** begin Data provided **

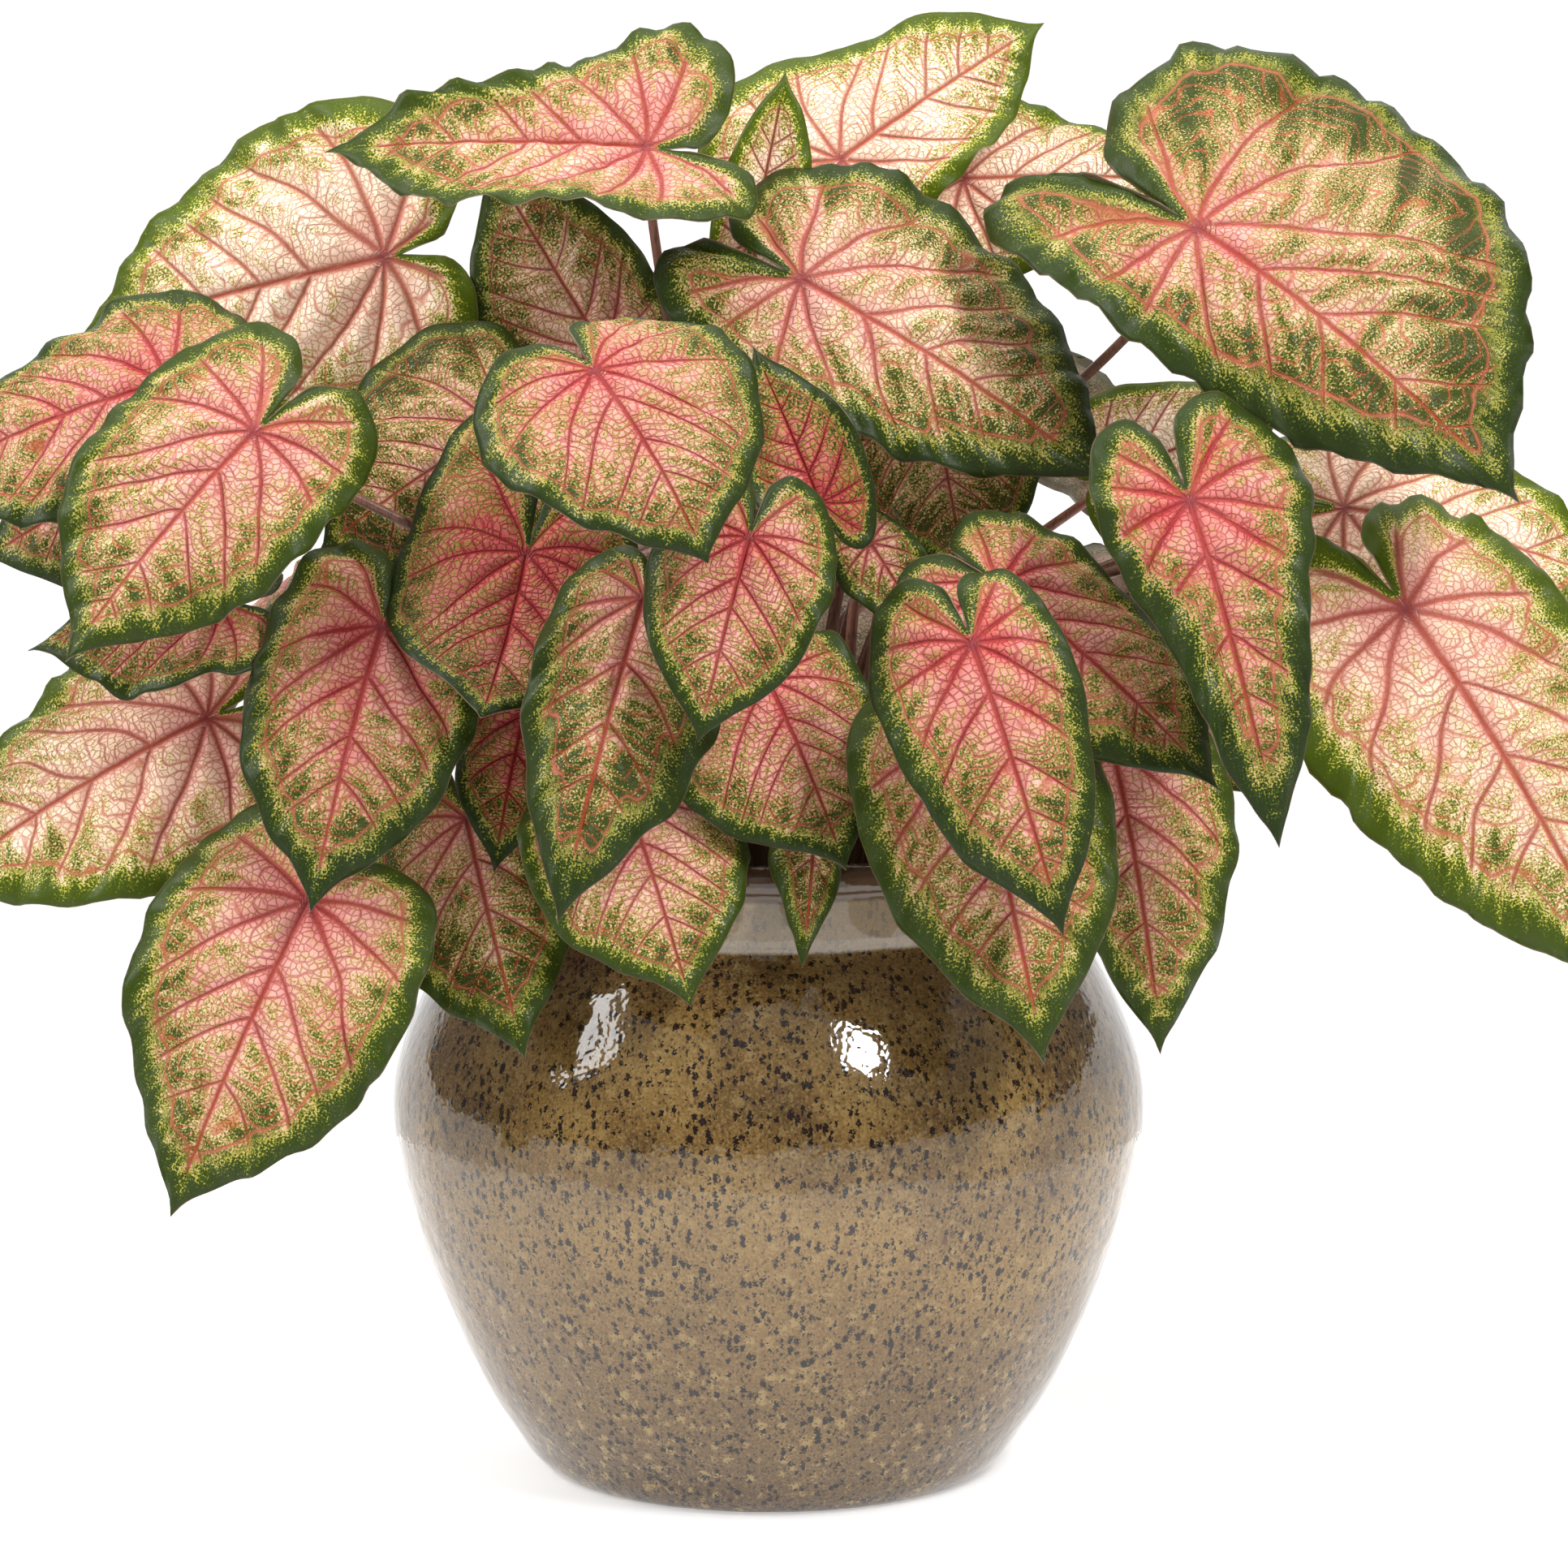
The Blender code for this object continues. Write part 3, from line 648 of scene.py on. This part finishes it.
# %% [markdown]
# ## Stalks
#
# The stalk, or petiole, is a round juicy stem that rises out of the soil, leans out and hooks over to meet
# the blade from below. Its route is two Bezier arcs, as in the frame, and a circle is carried along it.

# %% Stalk routes
SOIL_TOP = 238.0
STEM_BASE_RADIUS = 3.0
STEM_TIP_RADIUS = 1.7
STEM_DEPTH = 14.0
STEM_SPACING = 10.0
STEM_RING = 76.0
STEM_CLIMB = 18.0
STEM_ARCH = 96.0
SPREADING_ROUNDS = 300
STEM_STEPS = 14
STEM_SIDES = 12


def stem_roots(leaves):
    """Where the stems leave the soil: of low leaves near the rim, of high ones nearer the middle."""
    places = np.array([one["attach"] for one in leaves], float)
    far = STEM_RING - 0.19 * (places[:, 2] - SOIL_TOP)
    roots = unit(places[:, :2]) * far[:, None]
    for _ in range(SPREADING_ROUNDS):
        apart = roots[:, None] - roots[None]
        distance = np.linalg.norm(apart, axis=2) + np.eye(len(roots)) * 1e9
        push = np.clip(STEM_SPACING - distance, 0, None) / distance
        roots = roots + 0.25 * (apart * push[..., None]).sum(axis=1)
    return roots


def bezier(start, after, before, end, steps):
    """Points of a cubic Bezier arc."""
    t = np.linspace(0, 1, steps + 1)[:, None]
    return (1 - t) ** 3 * start + 3 * (1 - t) ** 2 * t * after + 3 * (1 - t) * t**2 * before + t**3 * end


def stem_path(one, root, steps):
    """Points of a stalk's middle line from its base in the soil to the underside of its blade."""
    attach, ahead, _, upper, _, bow = leaf_frame(one)
    arrival = unit(math.cos(bow) * upper - math.sin(bow) * ahead)
    ground = np.array([root[0], root[1], SOIL_TOP])
    base = ground - [0, 0, STEM_DEPTH]
    climb = ground + [0, 0, STEM_CLIMB]
    lean_x, lean_y = one["lean"]
    arch = ground + [lean_x, lean_y, STEM_ARCH + 0.12 * (attach[2] - SOIL_TOP) + one["lift"]]
    below = attach - one["reach"] * arrival
    middle = (climb + 2 * arch + below) / 4
    lower = bezier(base, climb, (climb + arch) / 2, middle, steps)
    upper_arc = bezier(middle, (arch + below) / 2, below, attach - 0.1 * arrival, steps)
    return np.vstack([lower, upper_arc[1:]])


def tube(path, radii, sides):
    """A closed tube of circles carried along the path, and its points' distances from both ends."""
    tangent = unit(np.gradient(path, axis=0))
    run = path[-1] - path[0]
    level = unit([-run[1], run[0], 1e-6])
    first = unit(level - (tangent @ level)[:, None] * tangent)
    second = np.cross(tangent, first)
    x, y = circle(sides)
    ring = x[:, None] * first[:, None] + y[:, None] * second[:, None]
    points = (path[:, None] + radii[:, None, None] * ring).reshape(-1, 3)
    low = len(path) * sides
    high = low + 1
    index = np.arange(low).reshape(-1, sides)
    after = np.roll(index, -1, axis=1)
    faces = np.vstack([faces_of(index[:-1], after[:-1], after[1:], index[1:]),
                       faces_of(low, after[0], index[0], low), faces_of(high, index[-1], after[-1], high)])
    travelled = travelled_along(path)
    edge = vectors(travelled, travelled[-1] - travelled, 0.0)
    edge = np.vstack([np.repeat(edge, sides, axis=0), edge[:1], edge[-1:]])
    return np.vstack([points, path[:1], path[-1:]]), faces, edge


# %% [markdown]
# ## What a caladium leaf is coloured like
#
# Living leaf tissue is not painted: its colour comes from cells. Where chlorophyll is missing the blade is
# cream, and red pigment turns it pink, most of all along the veins. Green cells are scattered through it
# like sprayed specks, thicker away from the veins and towards the margin, where they close into a dark green
# band. The surface has a soft wax bloom: not glossy, not dull.

# %% Leaf material
NET_CELL = 2.8
SIDE_VEINS_APART = 6.0
SPECK = 0.85


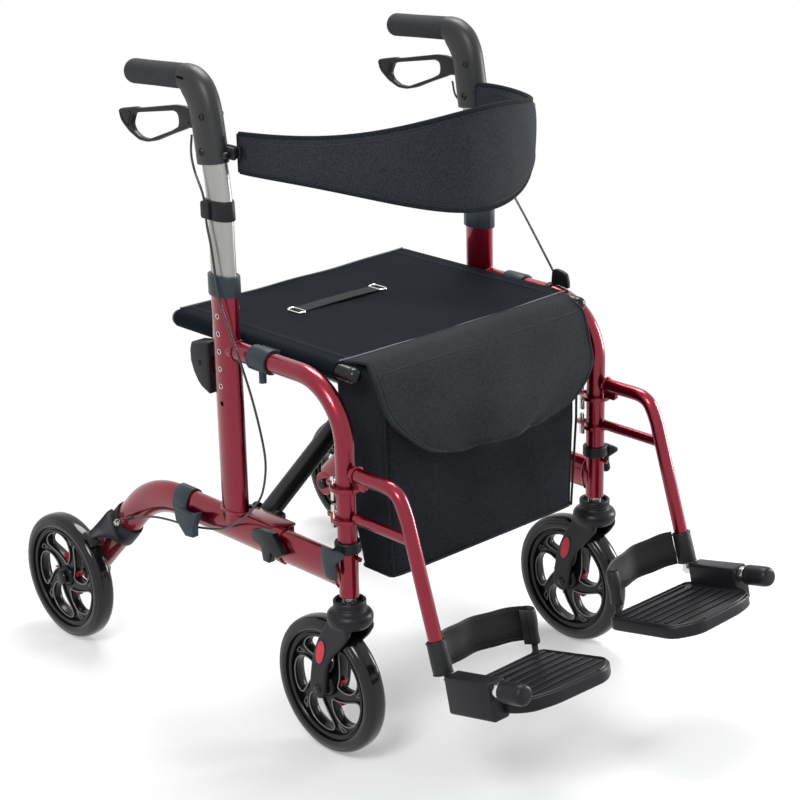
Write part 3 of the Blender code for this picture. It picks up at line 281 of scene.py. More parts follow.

** end Data provided **

Written request ->
Return the lines above precisely as they appear, beginning at the first line and ending at the line with "STEM_SIDES = 12", and nothing after it.

Written answer ->
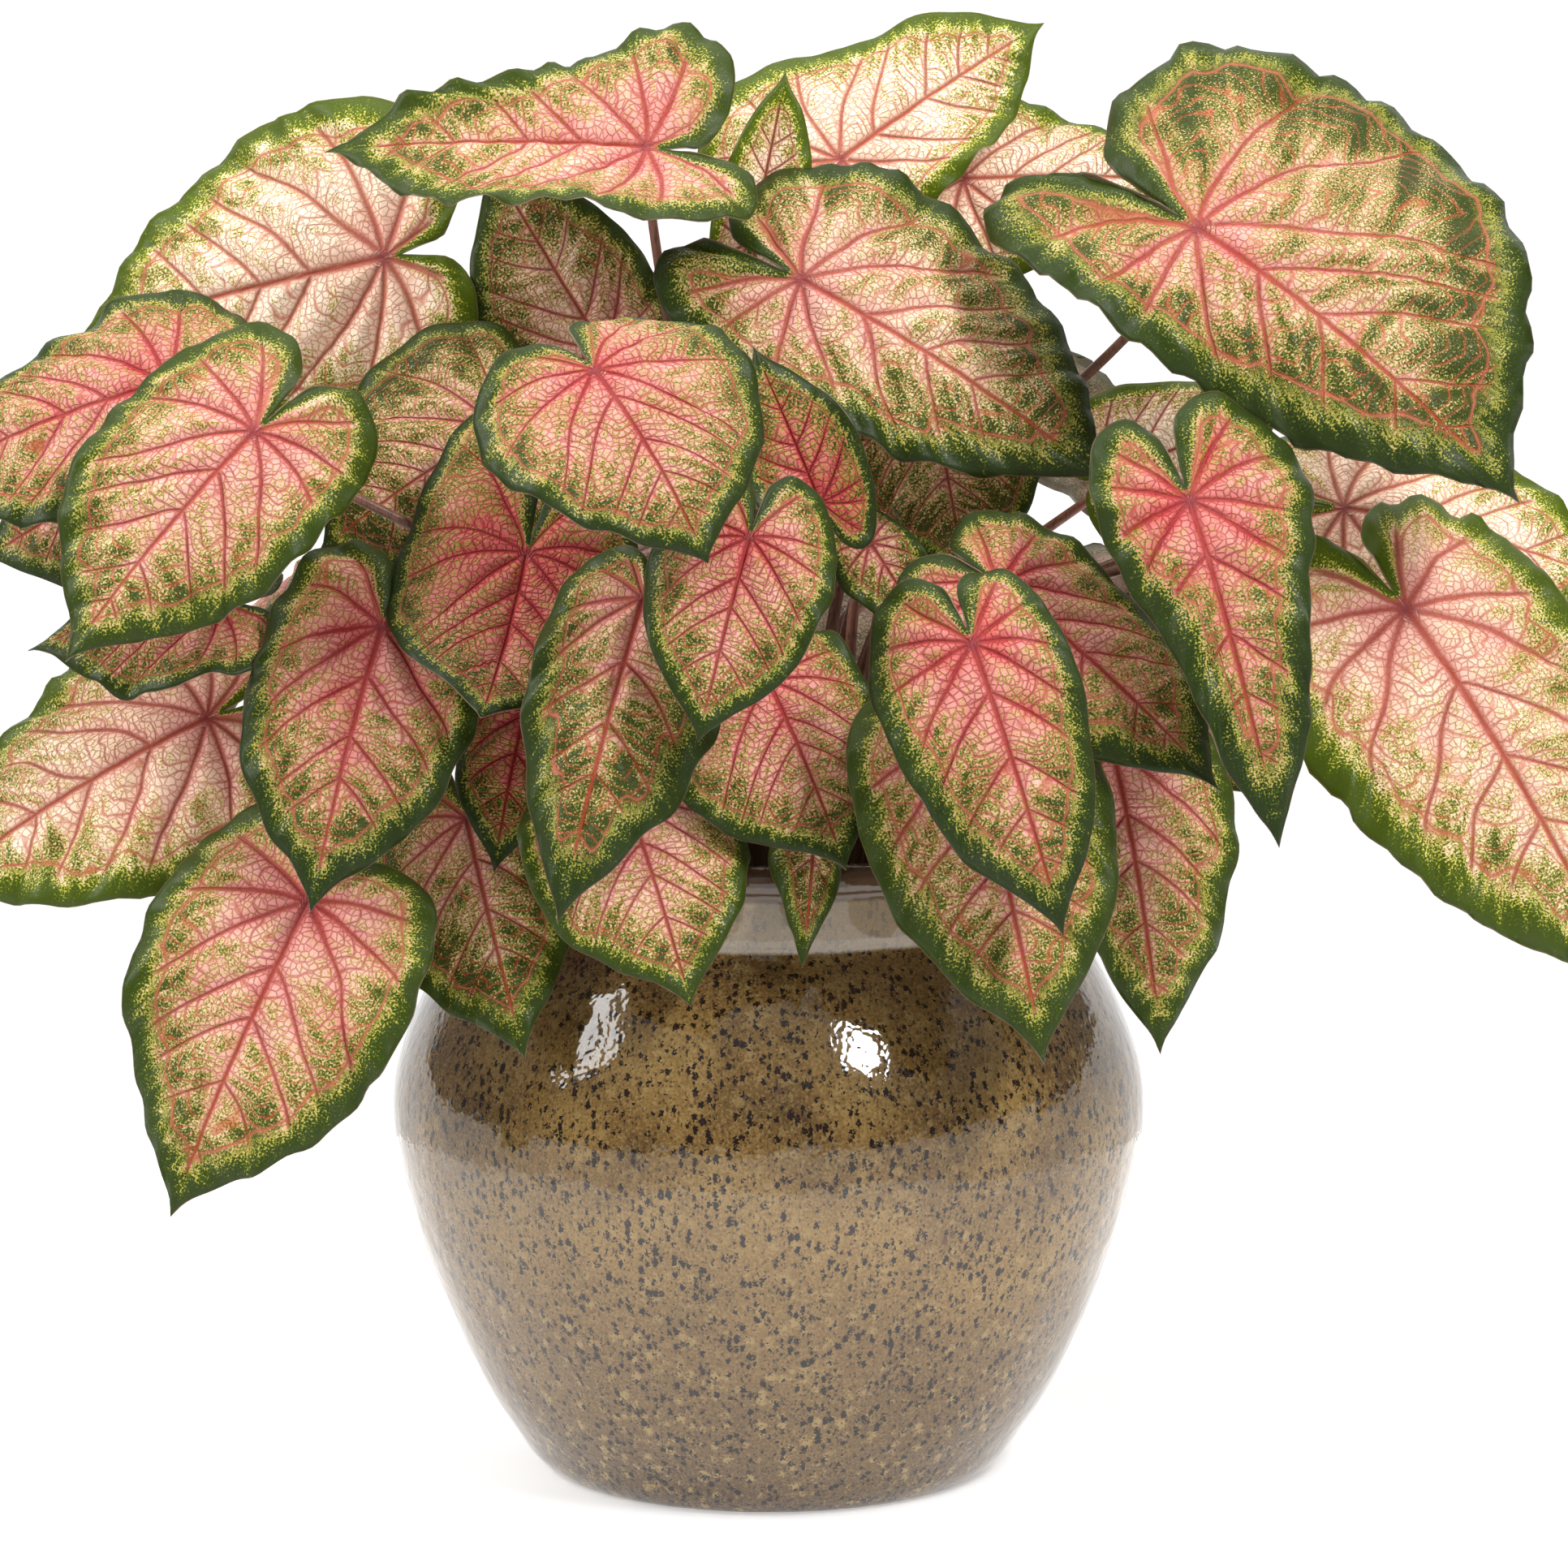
The Blender code for this object continues. Write part 3, from line 648 of scene.py on. This part finishes it.
# %% [markdown]
# ## Stalks
#
# The stalk, or petiole, is a round juicy stem that rises out of the soil, leans out and hooks over to meet
# the blade from below. Its route is two Bezier arcs, as in the frame, and a circle is carried along it.

# %% Stalk routes
SOIL_TOP = 238.0
STEM_BASE_RADIUS = 3.0
STEM_TIP_RADIUS = 1.7
STEM_DEPTH = 14.0
STEM_SPACING = 10.0
STEM_RING = 76.0
STEM_CLIMB = 18.0
STEM_ARCH = 96.0
SPREADING_ROUNDS = 300
STEM_STEPS = 14
STEM_SIDES = 12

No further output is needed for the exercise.